我正在运行五种不同的回归模型来找到一个变量的最佳预测模型。我正在使用 Leave-One-Out 方法并使用 RFE 来找到最佳预测特征。
五个模型中有四个运行良好,但我遇到了 SVR 的问题。这是我下面的代码:
from numpy import absolute, mean, std
import matplotlib.pyplot as plt
import pandas as pd
import seaborn as sns
from sklearn.model_selection import cross_val_score, LeaveOneOut
from sklearn.metrics import r2_score, mean_absolute_error, mean_squared_error
from sklearn.feature_selection import RFECV
from sklearn.pipeline import Pipeline
# one hot encoding
dataset.Gender.replace(to_replace=['M','F'],value=[1,0],inplace=True)

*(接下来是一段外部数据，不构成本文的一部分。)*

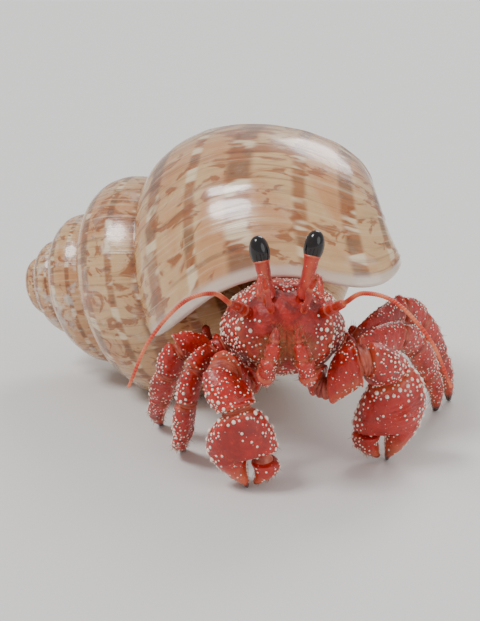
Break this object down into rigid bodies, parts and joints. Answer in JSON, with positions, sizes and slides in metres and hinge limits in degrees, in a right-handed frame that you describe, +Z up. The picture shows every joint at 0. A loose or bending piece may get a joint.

# select predictors and dependent
X = dataset.iloc[:,12:]
y = dataset.iloc[:,2]
from sklearn.preprocessing import StandardScaler
scaler = StandardScaler()
X = scaler.fit_transform(X)
首先,我运行具有所有功能的 LOOCV,它运行良好
## LOOCV with all features
# find number of samples
n = X.shape[0]
# create loocv procedure
cv = LeaveOneOut()
# create model
from sklearn.svm import SVR
regressor = SVR(kernel = 'rbf')
# evaluate model
scores = cross_val_score(regressor, X, y, scoring='neg_mean_squared_error', cv=n)
# force positive
#scores = absolute(scores)
# report performance
print('MSE: %.3f (%.3f)' % (mean(scores), std(scores)))
接下来,我想包含 RFECV 以找到模型的最佳预测特征,这对于我的其他回归模型运行良好。
这是我收到错误的代码部分:
# automatically select the number of features with RFE
# create pipeline
rfe = RFECV(estimator=SVR(kernel = 'rbf'))
model = SVR(kernel = 'rbf')
pipeline = Pipeline(steps=[('s',rfe),('m',model)])
# find number of samples
n = X.shape[0]
# create loocv procedure
cv = LeaveOneOut()
# evaluate model
scores = cross_val_score(pipeline, X, y, scoring='neg_mean_squared_error', cv=n)
# report performance
print('MSE: %.3f (%.3f)' % (mean(scores), std(scores)))
我收到的错误是
ValueError: when `importance_getter=='auto'`, the underlying estimator SVR should have `coef_` or `feature_importances_` attribute. Either pass a fitted estimator to feature selector or call fit before calling transform.
我不确定这个错误是什么意思?